■ DATA BLOCK:
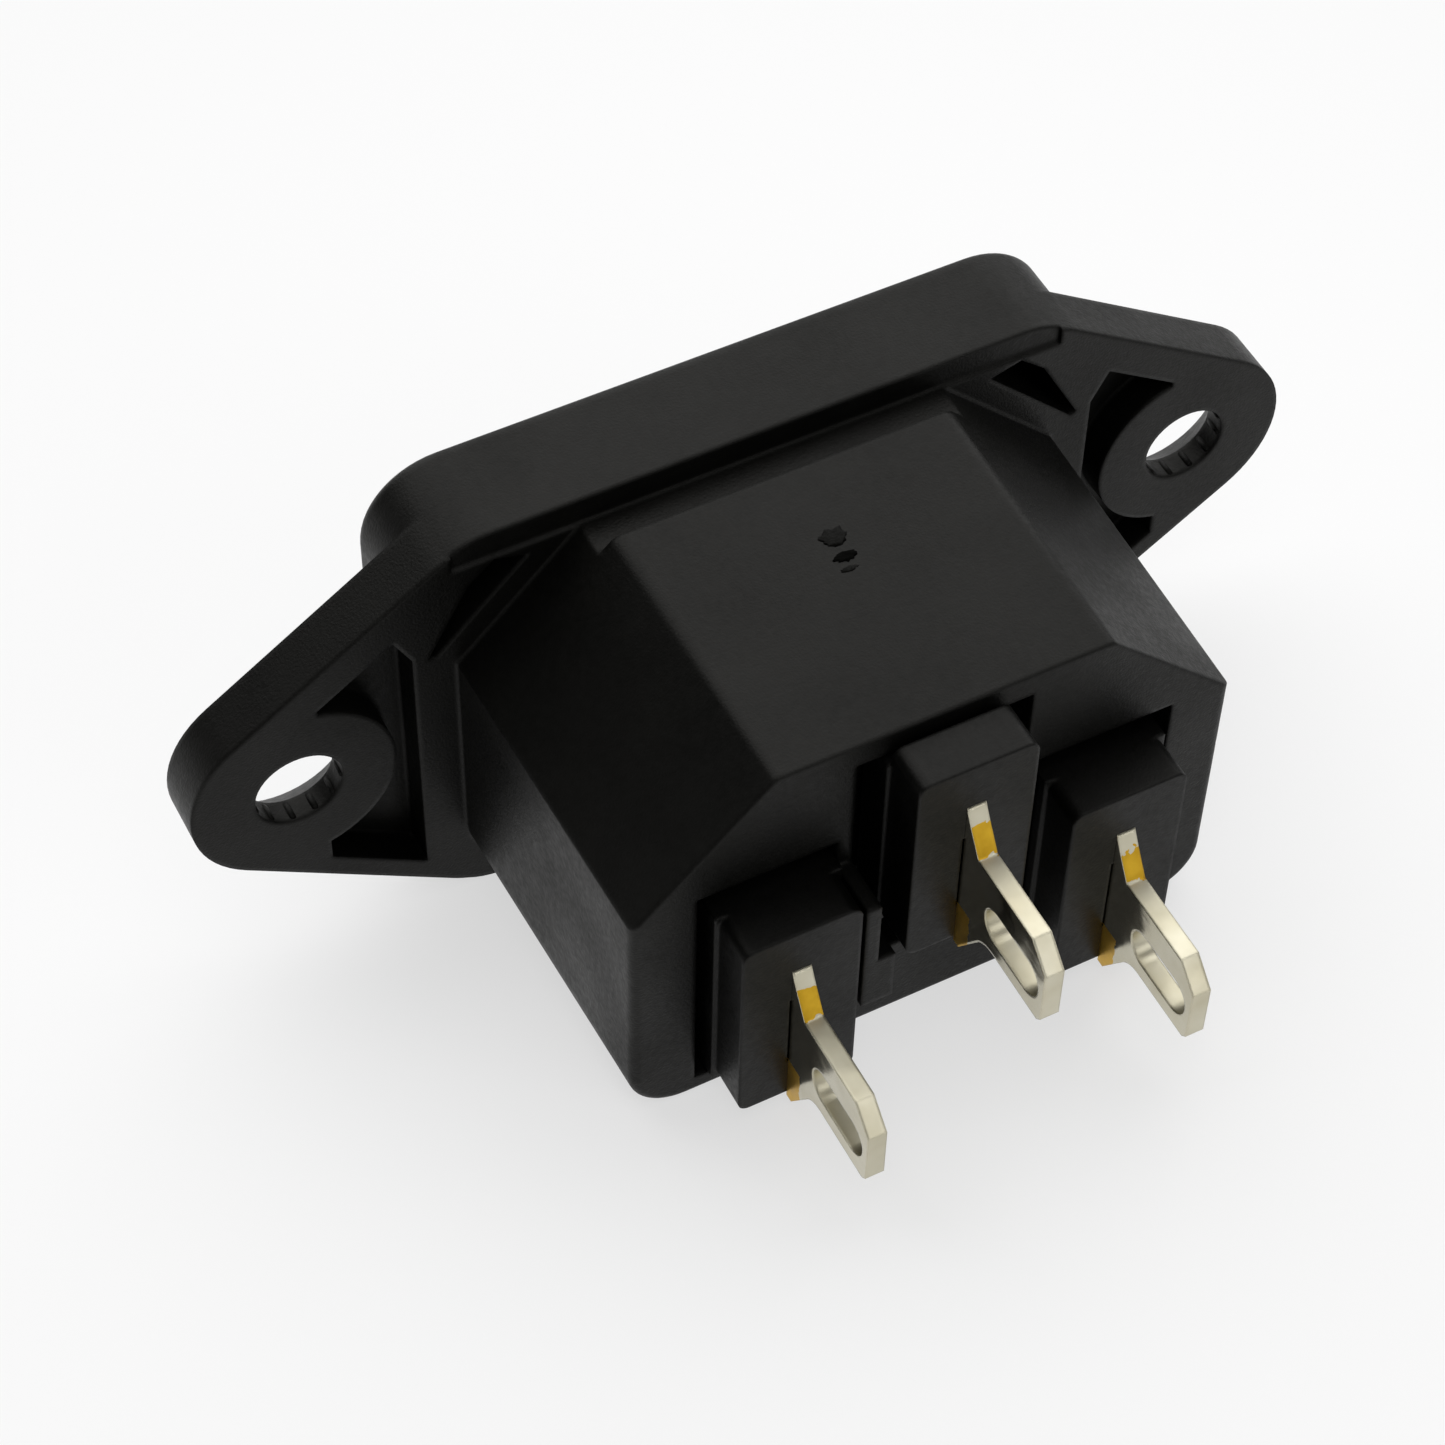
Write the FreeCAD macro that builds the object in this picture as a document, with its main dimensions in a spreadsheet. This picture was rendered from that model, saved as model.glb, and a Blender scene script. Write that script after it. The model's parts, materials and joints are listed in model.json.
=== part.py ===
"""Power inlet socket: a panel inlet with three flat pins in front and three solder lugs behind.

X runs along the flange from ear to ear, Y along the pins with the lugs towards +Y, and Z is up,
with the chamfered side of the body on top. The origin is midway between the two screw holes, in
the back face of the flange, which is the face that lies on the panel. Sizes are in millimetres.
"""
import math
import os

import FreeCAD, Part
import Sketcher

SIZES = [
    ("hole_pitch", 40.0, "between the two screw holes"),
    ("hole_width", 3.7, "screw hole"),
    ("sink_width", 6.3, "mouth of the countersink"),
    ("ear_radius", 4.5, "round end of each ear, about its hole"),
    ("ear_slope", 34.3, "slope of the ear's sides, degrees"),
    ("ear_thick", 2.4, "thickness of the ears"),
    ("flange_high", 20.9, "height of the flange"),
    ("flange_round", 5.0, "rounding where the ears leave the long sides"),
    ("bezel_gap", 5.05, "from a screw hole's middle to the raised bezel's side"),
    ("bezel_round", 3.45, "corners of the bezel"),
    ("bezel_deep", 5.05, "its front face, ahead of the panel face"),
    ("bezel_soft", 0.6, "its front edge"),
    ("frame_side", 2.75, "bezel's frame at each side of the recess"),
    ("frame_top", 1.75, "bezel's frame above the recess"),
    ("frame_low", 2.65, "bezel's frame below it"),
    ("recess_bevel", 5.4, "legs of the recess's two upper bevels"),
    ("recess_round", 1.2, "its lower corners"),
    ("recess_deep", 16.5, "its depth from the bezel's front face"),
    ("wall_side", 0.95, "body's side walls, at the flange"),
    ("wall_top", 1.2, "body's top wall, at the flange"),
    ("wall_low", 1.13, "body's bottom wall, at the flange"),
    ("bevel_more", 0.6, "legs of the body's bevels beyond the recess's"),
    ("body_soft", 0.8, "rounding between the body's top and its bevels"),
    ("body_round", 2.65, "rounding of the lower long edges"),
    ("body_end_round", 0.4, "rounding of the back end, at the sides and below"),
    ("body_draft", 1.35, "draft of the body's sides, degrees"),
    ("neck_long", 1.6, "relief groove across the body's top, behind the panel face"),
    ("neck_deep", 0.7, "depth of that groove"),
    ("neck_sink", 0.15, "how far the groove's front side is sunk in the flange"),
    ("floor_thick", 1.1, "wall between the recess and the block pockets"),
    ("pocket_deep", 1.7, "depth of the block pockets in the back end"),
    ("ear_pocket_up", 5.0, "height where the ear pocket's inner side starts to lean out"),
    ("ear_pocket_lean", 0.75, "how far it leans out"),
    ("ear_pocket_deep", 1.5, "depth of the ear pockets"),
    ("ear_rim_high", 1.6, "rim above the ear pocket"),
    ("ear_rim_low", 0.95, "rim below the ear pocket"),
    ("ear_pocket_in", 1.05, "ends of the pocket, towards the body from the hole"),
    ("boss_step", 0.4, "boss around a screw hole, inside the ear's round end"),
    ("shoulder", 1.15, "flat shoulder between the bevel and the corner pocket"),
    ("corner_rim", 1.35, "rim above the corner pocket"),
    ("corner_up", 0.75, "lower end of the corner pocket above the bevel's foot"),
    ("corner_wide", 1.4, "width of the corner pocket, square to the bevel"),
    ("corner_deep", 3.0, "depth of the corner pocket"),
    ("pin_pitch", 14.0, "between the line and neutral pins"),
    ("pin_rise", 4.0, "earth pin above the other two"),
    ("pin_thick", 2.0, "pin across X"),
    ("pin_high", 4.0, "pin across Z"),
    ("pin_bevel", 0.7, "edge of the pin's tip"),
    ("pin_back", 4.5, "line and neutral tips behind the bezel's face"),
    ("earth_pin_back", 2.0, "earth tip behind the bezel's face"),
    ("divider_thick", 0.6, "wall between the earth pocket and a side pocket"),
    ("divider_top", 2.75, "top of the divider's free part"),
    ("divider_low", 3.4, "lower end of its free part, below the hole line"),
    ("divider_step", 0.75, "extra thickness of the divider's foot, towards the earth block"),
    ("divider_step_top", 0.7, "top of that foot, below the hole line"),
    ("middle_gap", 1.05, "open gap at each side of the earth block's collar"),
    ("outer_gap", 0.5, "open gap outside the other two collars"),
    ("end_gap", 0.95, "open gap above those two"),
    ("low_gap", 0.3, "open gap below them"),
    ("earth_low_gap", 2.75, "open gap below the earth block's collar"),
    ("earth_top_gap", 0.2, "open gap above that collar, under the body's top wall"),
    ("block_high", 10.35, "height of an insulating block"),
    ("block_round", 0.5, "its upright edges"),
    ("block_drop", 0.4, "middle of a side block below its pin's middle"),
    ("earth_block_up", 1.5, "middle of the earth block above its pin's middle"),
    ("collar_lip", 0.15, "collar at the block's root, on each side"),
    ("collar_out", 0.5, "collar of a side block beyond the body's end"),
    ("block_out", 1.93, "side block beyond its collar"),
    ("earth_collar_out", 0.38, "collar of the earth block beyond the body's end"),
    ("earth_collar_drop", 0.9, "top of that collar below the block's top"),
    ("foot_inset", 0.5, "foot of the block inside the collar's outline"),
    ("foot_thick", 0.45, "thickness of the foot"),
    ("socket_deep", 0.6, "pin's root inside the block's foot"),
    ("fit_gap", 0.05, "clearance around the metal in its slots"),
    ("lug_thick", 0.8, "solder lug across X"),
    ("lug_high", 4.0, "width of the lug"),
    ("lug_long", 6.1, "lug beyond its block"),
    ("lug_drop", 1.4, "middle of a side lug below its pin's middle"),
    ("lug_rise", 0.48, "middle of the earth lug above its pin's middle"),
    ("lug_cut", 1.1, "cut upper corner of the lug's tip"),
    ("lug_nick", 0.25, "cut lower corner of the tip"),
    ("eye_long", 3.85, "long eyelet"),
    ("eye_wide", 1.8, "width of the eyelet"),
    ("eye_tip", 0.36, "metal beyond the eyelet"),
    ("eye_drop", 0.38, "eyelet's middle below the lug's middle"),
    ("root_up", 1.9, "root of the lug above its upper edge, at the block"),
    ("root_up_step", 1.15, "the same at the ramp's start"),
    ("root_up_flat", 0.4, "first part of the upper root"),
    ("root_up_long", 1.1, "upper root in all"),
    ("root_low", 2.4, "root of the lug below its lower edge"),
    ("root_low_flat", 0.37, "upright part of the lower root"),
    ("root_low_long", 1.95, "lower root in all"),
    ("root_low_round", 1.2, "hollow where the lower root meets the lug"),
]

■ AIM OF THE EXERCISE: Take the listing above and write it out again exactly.

■ ANSWER BELOW:
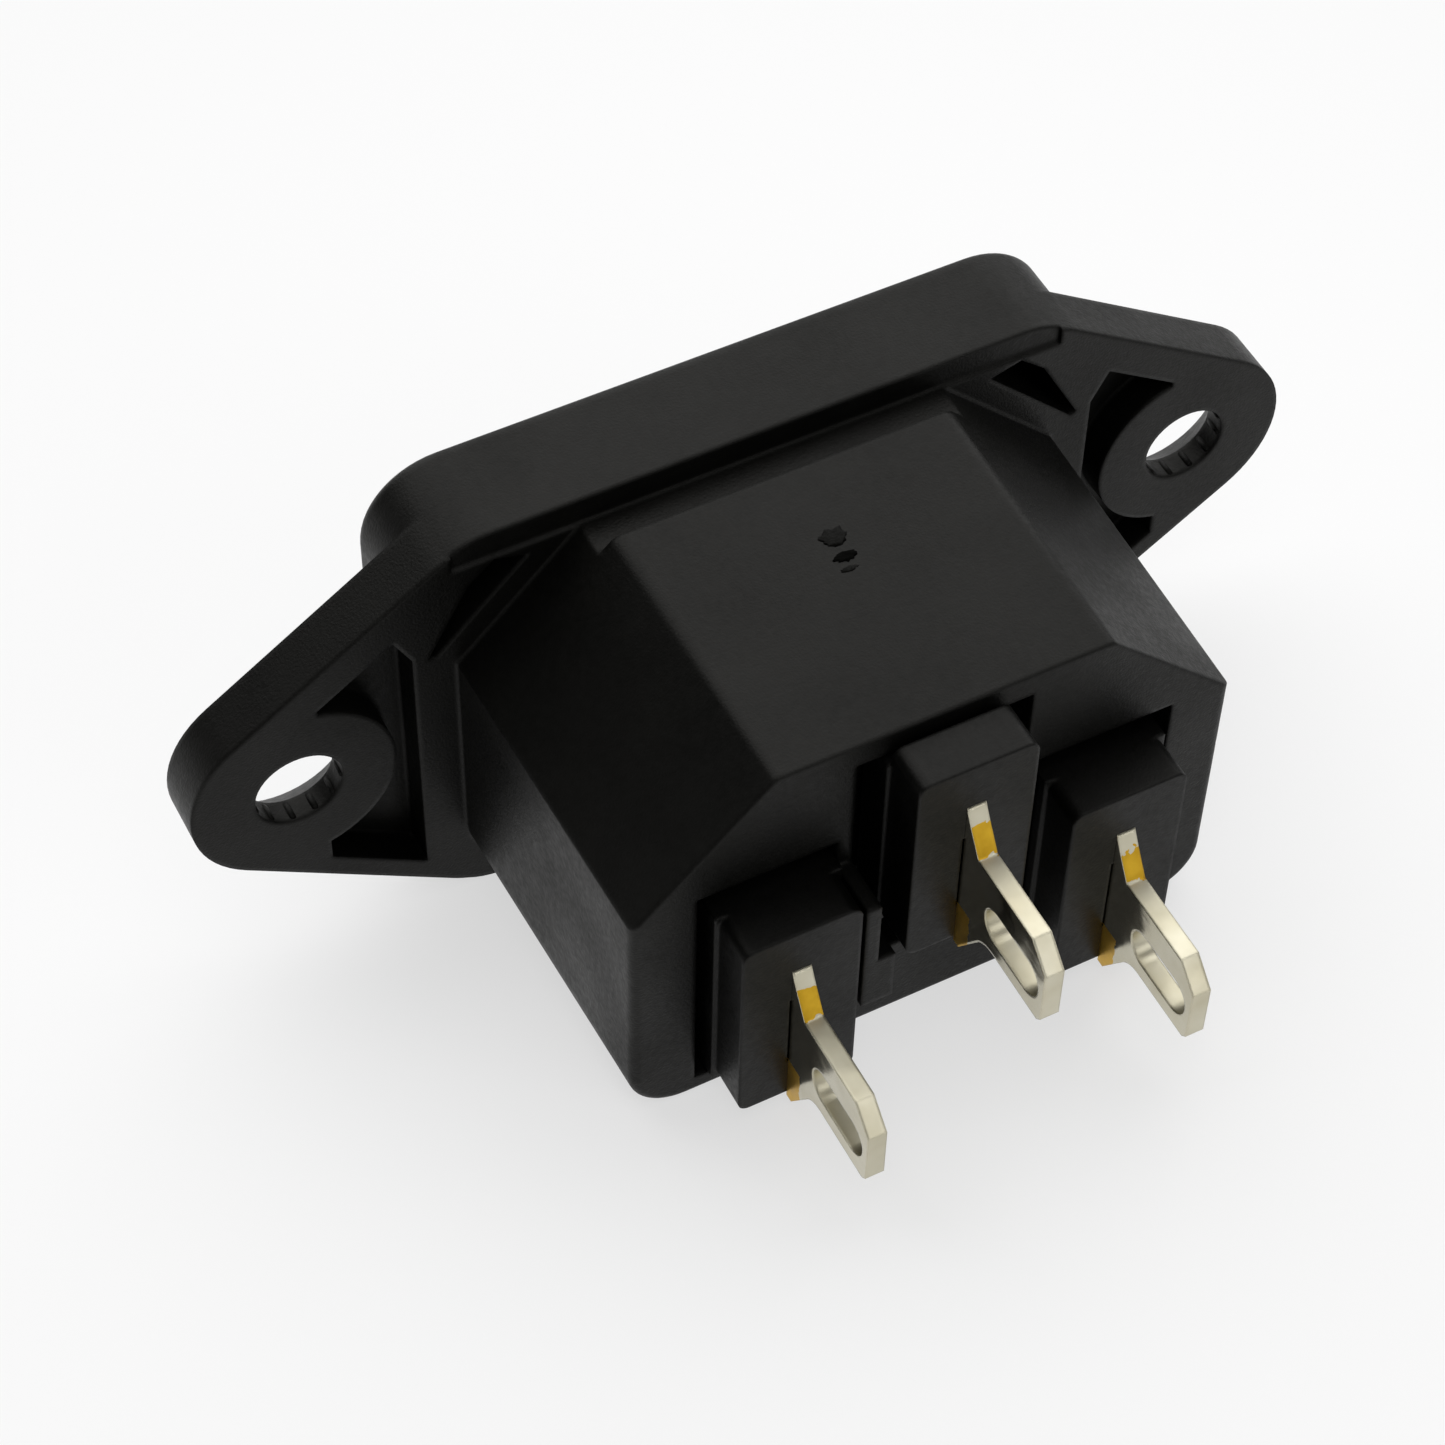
Write the FreeCAD macro that builds the object in this picture as a document, with its main dimensions in a spreadsheet. This picture was rendered from that model, saved as model.glb, and a Blender scene script. Write that script after it. The model's parts, materials and joints are listed in model.json.
=== part.py ===
"""Power inlet socket: a panel inlet with three flat pins in front and three solder lugs behind.

X runs along the flange from ear to ear, Y along the pins with the lugs towards +Y, and Z is up,
with the chamfered side of the body on top. The origin is midway between the two screw holes, in
the back face of the flange, which is the face that lies on the panel. Sizes are in millimetres.
"""
import math
import os

import FreeCAD, Part
import Sketcher

SIZES = [
    ("hole_pitch", 40.0, "between the two screw holes"),
    ("hole_width", 3.7, "screw hole"),
    ("sink_width", 6.3, "mouth of the countersink"),
    ("ear_radius", 4.5, "round end of each ear, about its hole"),
    ("ear_slope", 34.3, "slope of the ear's sides, degrees"),
    ("ear_thick", 2.4, "thickness of the ears"),
    ("flange_high", 20.9, "height of the flange"),
    ("flange_round", 5.0, "rounding where the ears leave the long sides"),
    ("bezel_gap", 5.05, "from a screw hole's middle to the raised bezel's side"),
    ("bezel_round", 3.45, "corners of the bezel"),
    ("bezel_deep", 5.05, "its front face, ahead of the panel face"),
    ("bezel_soft", 0.6, "its front edge"),
    ("frame_side", 2.75, "bezel's frame at each side of the recess"),
    ("frame_top", 1.75, "bezel's frame above the recess"),
    ("frame_low", 2.65, "bezel's frame below it"),
    ("recess_bevel", 5.4, "legs of the recess's two upper bevels"),
    ("recess_round", 1.2, "its lower corners"),
    ("recess_deep", 16.5, "its depth from the bezel's front face"),
    ("wall_side", 0.95, "body's side walls, at the flange"),
    ("wall_top", 1.2, "body's top wall, at the flange"),
    ("wall_low", 1.13, "body's bottom wall, at the flange"),
    ("bevel_more", 0.6, "legs of the body's bevels beyond the recess's"),
    ("body_soft", 0.8, "rounding between the body's top and its bevels"),
    ("body_round", 2.65, "rounding of the lower long edges"),
    ("body_end_round", 0.4, "rounding of the back end, at the sides and below"),
    ("body_draft", 1.35, "draft of the body's sides, degrees"),
    ("neck_long", 1.6, "relief groove across the body's top, behind the panel face"),
    ("neck_deep", 0.7, "depth of that groove"),
    ("neck_sink", 0.15, "how far the groove's front side is sunk in the flange"),
    ("floor_thick", 1.1, "wall between the recess and the block pockets"),
    ("pocket_deep", 1.7, "depth of the block pockets in the back end"),
    ("ear_pocket_up", 5.0, "height where the ear pocket's inner side starts to lean out"),
    ("ear_pocket_lean", 0.75, "how far it leans out"),
    ("ear_pocket_deep", 1.5, "depth of the ear pockets"),
    ("ear_rim_high", 1.6, "rim above the ear pocket"),
    ("ear_rim_low", 0.95, "rim below the ear pocket"),
    ("ear_pocket_in", 1.05, "ends of the pocket, towards the body from the hole"),
    ("boss_step", 0.4, "boss around a screw hole, inside the ear's round end"),
    ("shoulder", 1.15, "flat shoulder between the bevel and the corner pocket"),
    ("corner_rim", 1.35, "rim above the corner pocket"),
    ("corner_up", 0.75, "lower end of the corner pocket above the bevel's foot"),
    ("corner_wide", 1.4, "width of the corner pocket, square to the bevel"),
    ("corner_deep", 3.0, "depth of the corner pocket"),
    ("pin_pitch", 14.0, "between the line and neutral pins"),
    ("pin_rise", 4.0, "earth pin above the other two"),
    ("pin_thick", 2.0, "pin across X"),
    ("pin_high", 4.0, "pin across Z"),
    ("pin_bevel", 0.7, "edge of the pin's tip"),
    ("pin_back", 4.5, "line and neutral tips behind the bezel's face"),
    ("earth_pin_back", 2.0, "earth tip behind the bezel's face"),
    ("divider_thick", 0.6, "wall between the earth pocket and a side pocket"),
    ("divider_top", 2.75, "top of the divider's free part"),
    ("divider_low", 3.4, "lower end of its free part, below the hole line"),
    ("divider_step", 0.75, "extra thickness of the divider's foot, towards the earth block"),
    ("divider_step_top", 0.7, "top of that foot, below the hole line"),
    ("middle_gap", 1.05, "open gap at each side of the earth block's collar"),
    ("outer_gap", 0.5, "open gap outside the other two collars"),
    ("end_gap", 0.95, "open gap above those two"),
    ("low_gap", 0.3, "open gap below them"),
    ("earth_low_gap", 2.75, "open gap below the earth block's collar"),
    ("earth_top_gap", 0.2, "open gap above that collar, under the body's top wall"),
    ("block_high", 10.35, "height of an insulating block"),
    ("block_round", 0.5, "its upright edges"),
    ("block_drop", 0.4, "middle of a side block below its pin's middle"),
    ("earth_block_up", 1.5, "middle of the earth block above its pin's middle"),
    ("collar_lip", 0.15, "collar at the block's root, on each side"),
    ("collar_out", 0.5, "collar of a side block beyond the body's end"),
    ("block_out", 1.93, "side block beyond its collar"),
    ("earth_collar_out", 0.38, "collar of the earth block beyond the body's end"),
    ("earth_collar_drop", 0.9, "top of that collar below the block's top"),
    ("foot_inset", 0.5, "foot of the block inside the collar's outline"),
    ("foot_thick", 0.45, "thickness of the foot"),
    ("socket_deep", 0.6, "pin's root inside the block's foot"),
    ("fit_gap", 0.05, "clearance around the metal in its slots"),
    ("lug_thick", 0.8, "solder lug across X"),
    ("lug_high", 4.0, "width of the lug"),
    ("lug_long", 6.1, "lug beyond its block"),
    ("lug_drop", 1.4, "middle of a side lug below its pin's middle"),
    ("lug_rise", 0.48, "middle of the earth lug above its pin's middle"),
    ("lug_cut", 1.1, "cut upper corner of the lug's tip"),
    ("lug_nick", 0.25, "cut lower corner of the tip"),
    ("eye_long", 3.85, "long eyelet"),
    ("eye_wide", 1.8, "width of the eyelet"),
    ("eye_tip", 0.36, "metal beyond the eyelet"),
    ("eye_drop", 0.38, "eyelet's middle below the lug's middle"),
    ("root_up", 1.9, "root of the lug above its upper edge, at the block"),
    ("root_up_step", 1.15, "the same at the ramp's start"),
    ("root_up_flat", 0.4, "first part of the upper root"),
    ("root_up_long", 1.1, "upper root in all"),
    ("root_low", 2.4, "root of the lug below its lower edge"),
    ("root_low_flat", 0.37, "upright part of the lower root"),
    ("root_low_long", 1.95, "lower root in all"),
    ("root_low_round", 1.2, "hollow where the lower root meets the lug"),
]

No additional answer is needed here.